--- Start of DATA ROWS ---

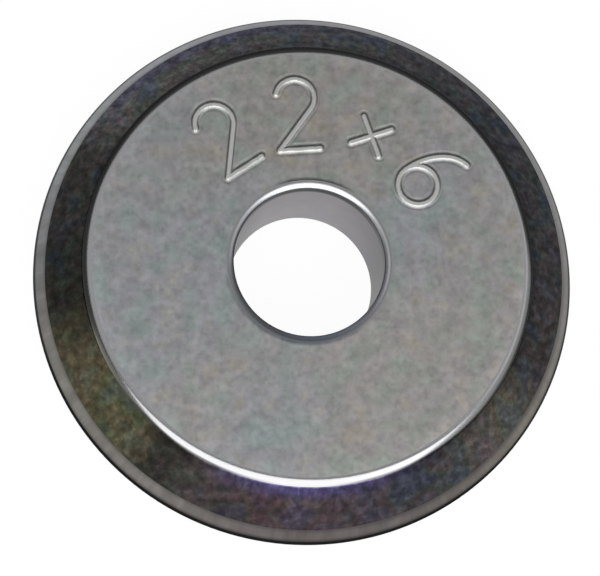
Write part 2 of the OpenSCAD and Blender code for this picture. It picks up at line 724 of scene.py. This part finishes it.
def edge_bevel_metal():
    """Light ground edge bevel with fine marks, duller inside, with painted reflections and shade that
    change round the wheel and, on the near side, painted shade at its outer side.
    """
    n = Nodes("carbide_edge_bevel")
    marks = n.round_the_axis(around=11.0, along=0.4)
    ground = n.ramp(n.noise(marks, scale=1.6, detail=3.0, roughness=0.6), [
        (0.30, (0.108, 0.106, 0.104)),
        (0.50, (0.138, 0.135, 0.135)),
        (0.72, (0.178, 0.180, 0.182)),
    ])
    # Painted reflections and shade: tints and brighter and darker stretches round the bevel.
    tint = n.round_ramp([
        (0.00, (1.00, 1.00, 1.03)),
        (0.06, (1.35, 1.32, 1.20)),
        (0.14, (1.35, 1.28, 1.20)),
        (0.23, (0.90, 0.82, 0.80)),
        (0.33, (0.82, 0.75, 0.72)),
        (0.40, (1.15, 1.05, 0.88)),
        (0.50, (0.96, 0.93, 0.88)),
        (0.56, (0.72, 0.73, 0.74)),
        (0.64, (0.50, 0.52, 0.56)),
        (0.70, (0.62, 0.64, 0.78)),
        (0.76, (0.89, 0.92, 1.26)),
        (0.92, (1.38, 1.48, 1.52)),
        (1.00, (1.00, 1.00, 1.03)),
    ])
    # Painted shade along the bevel's outer side, darkest on the near side.
    painted_edge_shade = n.window([
        (0.00, 1.00),
        (0.06, 0.75),
        (0.10, 0.60),
        (0.14, 0.42),
        (0.34, 0.40),
        (0.39, 0.80),
        (0.43, 0.60),
        (0.47, 0.70),
        (0.55, 1.00),
    ])
    outer_shade = n.mix(n.step(n.radius(), painted_bevel_shade_span), WHITE, painted_edge_shade)
    bevel = n.times(ground, tint, outer_shade)

    unground = (0.060, 0.054, 0.051)
    wandering = n.noise(n.round_the_axis(around=3.0, along=0.0), scale=1.5, detail=3.0, roughness=0.6)
    wander = n.math("MULTIPLY_ADD", wandering, bevel_wander, -bevel_wander / 2)
    place = n.math("ADD", n.radius(bevel_axis), wander)
    return n.metal(n.mix(n.step(place, bevel_start_span), unground, bevel), roughness=0.34, edge_tint=1.0)


def tip_metal():
    """Honed line along the very tip, coloured with painted shade that is darkest on the near side."""
    n = Nodes("carbide_tip")
    # Painted shade along the tip, darkest on the near side.
    painted_edge_shade = n.window([
        (0.00, 0.055),
        (0.07, 0.013),
        (0.36, 0.013),
        (0.48, 0.060),
        (0.60, 0.110),
        (0.88, 0.130),
        (1.00, 0.055),
    ])
    return n.metal(painted_edge_shade, roughness=0.3, edge_tint=0.5)


def mouth_metal():
    """Rounded mouth of the bore, coloured with painted light and shade: a painted highlight near the edge
    with the ground wall, a painted dark line at that edge, painted shade on either side and painted light
    on the near side.
    """
    n = Nodes("carbide_mouth")
    share = n.math("MULTIPLY_ADD", n.radius(), 1 / mouth_w, -bore_r / mouth_w)
    # Painted highlight and shade across the mouth, with a painted dark line at the wall.
    painted_light_across_mouth = n.ramp(share, [
        (0.00, (0.045, 0.045, 0.050)),
        (0.16, (0.370, 0.380, 0.415)),
        (0.42, (0.350, 0.355, 0.380)),
        (0.62, (0.190, 0.190, 0.195)),
        (0.76, (0.150, 0.150, 0.152)),
        (0.90, (0.190, 0.190, 0.192)),
        (1.00, (0.205, 0.205, 0.207)),
    ])
    # Painted light on the inner part of the mouth's near side.
    painted_near_light = n.round_ramp([
        (0.05, (1.00, 1.00, 1.00)),
        (0.17, (1.15, 1.20, 1.25)),
        (0.22, (1.40, 1.55, 1.75)),
        (0.28, (1.60, 1.85, 2.15)),
        (0.33, (2.00, 2.10, 2.30)),
        (0.39, (1.95, 1.95, 2.05)),
        (0.50, (1.85, 1.90, 1.85)),
        (0.58, (1.20, 1.20, 1.20)),
        (0.66, (1.00, 1.00, 1.00)),
    ])
    near_side = n.window([(0.45, 1.0), (0.50, 0.0), (0.95, 0.0), (1.0, 1.0)])
    # Painted shade round the mouth's outer edge on its near side.
    near_rim = n.mix(near_side, WHITE, painted_mouth_shade(n))
    inner_part = n.mix(n.step(share, mouth_lift_span), painted_near_light, WHITE)
    outer_part = n.mix(n.step(share, mouth_rim_span), WHITE, near_rim)
    return n.metal(n.times(painted_light_across_mouth, inner_part, outer_part), roughness=0.32, edge_tint=0.4)


def bore_metal():
    """Ground wall of the bore, with painted shade everywhere but on its far side, painted light towards
    its bottom and a painted dark line under its mouth.
    """
    n = Nodes("carbide_bore")
    height = n.height()
    ground = n.ramp(n.noise(n.millimetres(), scale=1.2, detail=2.0, roughness=0.5), [
        (0.35, (0.25, 0.245, 0.265)),
        (0.65, (0.28, 0.265, 0.27)),
    ])
    # Painted shade: the wall darker everywhere but on its far side.
    painted_side_shade = n.window([
        (0.00, 0.62),
        (0.40, 0.58),
        (0.52, 0.62),
        (0.62, 0.92),
        (0.70, 1.08),
        (0.84, 1.08),
        (0.92, 0.70),
        (1.00, 0.62),
    ])
    # Painted light: the wall brighter towards its bottom.
    downward = n.grey(n.step(height, bore_wall_span, low=1.12, high=0.98))
    # Painted shade: a dark line on the wall just under the mouth.
    painted_shade_line_colour = (0.02, 0.02, 0.021)
    painted_shade_line_strength = n.window([
        (0.40, 0.3),
        (0.50, 0.4),
        (0.60, 0.8),
        (0.66, 1.0),
        (0.85, 1.0),
        (0.92, 0.7),
        (1.00, 0.3),
    ])
    line = n.math("MULTIPLY", n.step(height, painted_shade_line_span), painted_shade_line_strength)
    wall = n.times(ground, painted_side_shade, downward)
    return n.metal(n.mix(line, wall, painted_shade_line_colour), roughness=0.42, edge_tint=0.8)


ZONE_METALS = {
    "face": face_metal,
    "shoulder": shoulder_metal,
    "flank": flank_metal,
    "edge_bevel": edge_bevel_metal,
    "tip": tip_metal,
    "mouth": mouth_metal,
    "bore": bore_metal,
}


def make_wheel():
    """The dressed wheel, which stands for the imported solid."""
    mesh = wheel_mesh()
    for make_metal in ZONE_METALS.values():
        mesh.materials.append(make_metal())
    wheel = bpy.data.objects.new("wheel_body", mesh)
    bpy.context.scene.collection.objects.link(wheel)
    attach(wheel, "root")
    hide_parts("cutting_wheel")


# Stage, lamps and camera

def floor_material():
    """White floor that stays white to the eye and to the metal, and keeps the wheel's shadow."""
    material = bpy.data.materials.new("floor_white")
    material.use_nodes = True
    tree = material.node_tree
    tree.nodes.clear()
    path = tree.nodes.new("ShaderNodeLightPath")
    seen = path.outputs["Is Camera Ray"]
    for ray in ("Is Glossy Ray", "Is Transmission Ray"):
        either = tree.nodes.new("ShaderNodeMath")
        either.operation = "MAXIMUM"
        tree.links.new(seen, either.inputs[0])
        tree.links.new(path.outputs[ray], either.inputs[1])
        seen = either.outputs[0]
    share = tree.nodes.new("ShaderNodeMath")
    share.operation = "MULTIPLY"
    share.inputs[1].default_value = floor_glow
    tree.links.new(seen, share.inputs[0])
    diffuse = tree.nodes.new("ShaderNodeBsdfDiffuse")
    diffuse.inputs["Color"].default_value = floor_colour
    glow = tree.nodes.new("ShaderNodeEmission")
    glow.inputs["Strength"].default_value = 1.0
    blend = tree.nodes.new("ShaderNodeMixShader")
    tree.links.new(share.outputs[0], blend.inputs[0])
    tree.links.new(diffuse.outputs[0], blend.inputs[1])
    tree.links.new(glow.outputs[0], blend.inputs[2])
    output = tree.nodes.new("ShaderNodeOutputMaterial")
    tree.links.new(blend.outputs[0], output.inputs["Surface"])
    return material


def make_floor():
    half = floor_size / 2 * MM
    z = cad_low.z
    corners = [(-half, -half, z), (half, -half, z), (half, half, z), (-half, half, z)]
    mesh = bpy.data.meshes.new("floor")
    mesh.from_pydata(corners, [], [(0, 1, 2, 3)])
    mesh.materials.append(floor_material())
    floor = bpy.data.objects.new("floor", mesh)
    bpy.context.scene.collection.objects.link(floor)


def make_world():
    world = bpy.data.worlds.new("studio")
    bpy.context.scene.world = world
    world.use_nodes = True
    background = world.node_tree.nodes["Background"]
    background.inputs["Color"].default_value = (*WHITE, 1.0)
    background.inputs["Strength"].default_value = world_level


def soft_box(name, azimuth, elevations, half_width, distance, level, colour=WHITE):
    """A soft box that faces the wheel, spans the given angles and shows it an even brightness."""
    low, high = elevations
    elevation = (low + high) / 2
    lamp = bpy.data.lights.new(name, "AREA")
    lamp.shape = "RECTANGLE"
    lamp.size = 2 * distance * math.tan(math.radians(half_width)) * MM
    lamp.size_y = 2 * distance * math.tan(math.radians((high - low) / 2)) * MM
    lamp.energy = level * math.pi * lamp.size * lamp.size_y
    lamp.color = colour
    box = bpy.data.objects.new(name, lamp)
    bpy.context.scene.collection.objects.link(box)
    flat = polar(math.cos(math.radians(elevation)), azimuth)
    away = Vector((flat[0], flat[1], math.sin(math.radians(elevation))))
    box.location = away * distance * MM
    box.rotation_euler = away.to_track_quat("Z", "Y").to_euler()


def make_lamps():
    soft_box("key_light", key_azimuth, key_elevations, key_half_width, key_distance, key_level)
    soft_box(
        "overhead_light",
        overhead_azimuth,
        overhead_elevations,
        overhead_half_width,
        overhead_distance,
        overhead_level,
    )
    soft_box(
        "left_card",
        left_card_azimuth,
        left_card_elevations,
        left_card_half_width,
        card_distance,
        left_card_level,
        left_card_tint,
    )
    soft_box(
        "right_card",
        right_card_azimuth,
        right_card_elevations,
        right_card_half_width,
        card_distance,
        right_card_level,
    )


def make_camera():
    """Looks at the origin from the fitted place. The shift moves it to its place in the picture."""
    toward = Vector((*polar(1, camera_lean - 90), 0.0))
    tilt = math.radians(camera_tilt)
    back = toward * math.sin(tilt) + Vector((0, 0, math.cos(tilt)))
    painted_light_across_mouth = Vector((-toward.y, toward.x, 0.0))
    upward = toward * math.cos(tilt) - Vector((0, 0, math.sin(tilt)))
    right = upward * toward.x - painted_light_across_mouth * toward.y
    up = upward * toward.y + painted_light_across_mouth * toward.x
    camera_data = bpy.data.cameras.new("camera")
    camera_data.sensor_width = sensor_w
    camera_data.sensor_fit = "HORIZONTAL"
    camera_data.lens = image_px_per_mm * camera_distance / image_w * sensor_w
    camera_data.shift_x = -origin_right_px / image_w
    camera_data.shift_y = -origin_up_px / image_w
    camera_data.clip_start = clip_near_m
    camera_data.clip_end = clip_far_m
    camera = bpy.data.objects.new("camera", camera_data)
    bpy.context.scene.collection.objects.link(camera)
    place = Matrix((right, up, back)).transposed().to_4x4()
    place.translation = back * camera_distance * MM
    camera.matrix_world = place
    bpy.context.scene.camera = camera


make_wheel()
make_floor()
make_world()
make_lamps()
make_camera()
bpy.context.scene.view_settings.view_transform = "Standard"
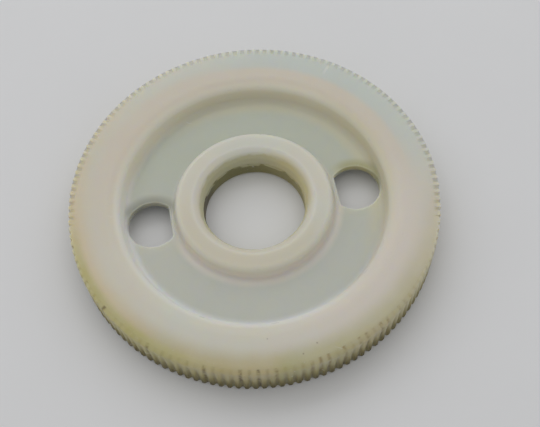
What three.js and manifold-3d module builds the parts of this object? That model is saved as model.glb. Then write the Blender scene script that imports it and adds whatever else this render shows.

--- End of DATA ROWS ---

| GOAL OF THE EXERCISE |
Please print the material above exactly as it appears, from its first line through the line containing "return n.metal(painted_edge_shade, roughness=0.3, edge_tint=0.5)", inclusive, and stop there.

| FINISHED TASK |
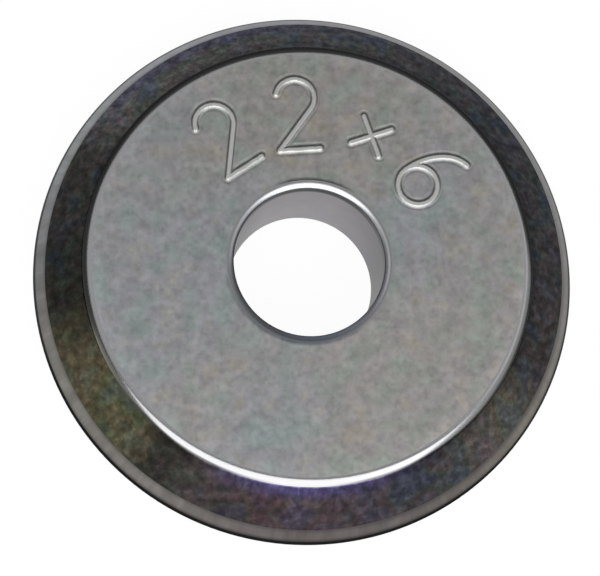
Write part 2 of the OpenSCAD and Blender code for this picture. It picks up at line 724 of scene.py. This part finishes it.
def edge_bevel_metal():
    """Light ground edge bevel with fine marks, duller inside, with painted reflections and shade that
    change round the wheel and, on the near side, painted shade at its outer side.
    """
    n = Nodes("carbide_edge_bevel")
    marks = n.round_the_axis(around=11.0, along=0.4)
    ground = n.ramp(n.noise(marks, scale=1.6, detail=3.0, roughness=0.6), [
        (0.30, (0.108, 0.106, 0.104)),
        (0.50, (0.138, 0.135, 0.135)),
        (0.72, (0.178, 0.180, 0.182)),
    ])
    # Painted reflections and shade: tints and brighter and darker stretches round the bevel.
    tint = n.round_ramp([
        (0.00, (1.00, 1.00, 1.03)),
        (0.06, (1.35, 1.32, 1.20)),
        (0.14, (1.35, 1.28, 1.20)),
        (0.23, (0.90, 0.82, 0.80)),
        (0.33, (0.82, 0.75, 0.72)),
        (0.40, (1.15, 1.05, 0.88)),
        (0.50, (0.96, 0.93, 0.88)),
        (0.56, (0.72, 0.73, 0.74)),
        (0.64, (0.50, 0.52, 0.56)),
        (0.70, (0.62, 0.64, 0.78)),
        (0.76, (0.89, 0.92, 1.26)),
        (0.92, (1.38, 1.48, 1.52)),
        (1.00, (1.00, 1.00, 1.03)),
    ])
    # Painted shade along the bevel's outer side, darkest on the near side.
    painted_edge_shade = n.window([
        (0.00, 1.00),
        (0.06, 0.75),
        (0.10, 0.60),
        (0.14, 0.42),
        (0.34, 0.40),
        (0.39, 0.80),
        (0.43, 0.60),
        (0.47, 0.70),
        (0.55, 1.00),
    ])
    outer_shade = n.mix(n.step(n.radius(), painted_bevel_shade_span), WHITE, painted_edge_shade)
    bevel = n.times(ground, tint, outer_shade)

    unground = (0.060, 0.054, 0.051)
    wandering = n.noise(n.round_the_axis(around=3.0, along=0.0), scale=1.5, detail=3.0, roughness=0.6)
    wander = n.math("MULTIPLY_ADD", wandering, bevel_wander, -bevel_wander / 2)
    place = n.math("ADD", n.radius(bevel_axis), wander)
    return n.metal(n.mix(n.step(place, bevel_start_span), unground, bevel), roughness=0.34, edge_tint=1.0)


def tip_metal():
    """Honed line along the very tip, coloured with painted shade that is darkest on the near side."""
    n = Nodes("carbide_tip")
    # Painted shade along the tip, darkest on the near side.
    painted_edge_shade = n.window([
        (0.00, 0.055),
        (0.07, 0.013),
        (0.36, 0.013),
        (0.48, 0.060),
        (0.60, 0.110),
        (0.88, 0.130),
        (1.00, 0.055),
    ])
    return n.metal(painted_edge_shade, roughness=0.3, edge_tint=0.5)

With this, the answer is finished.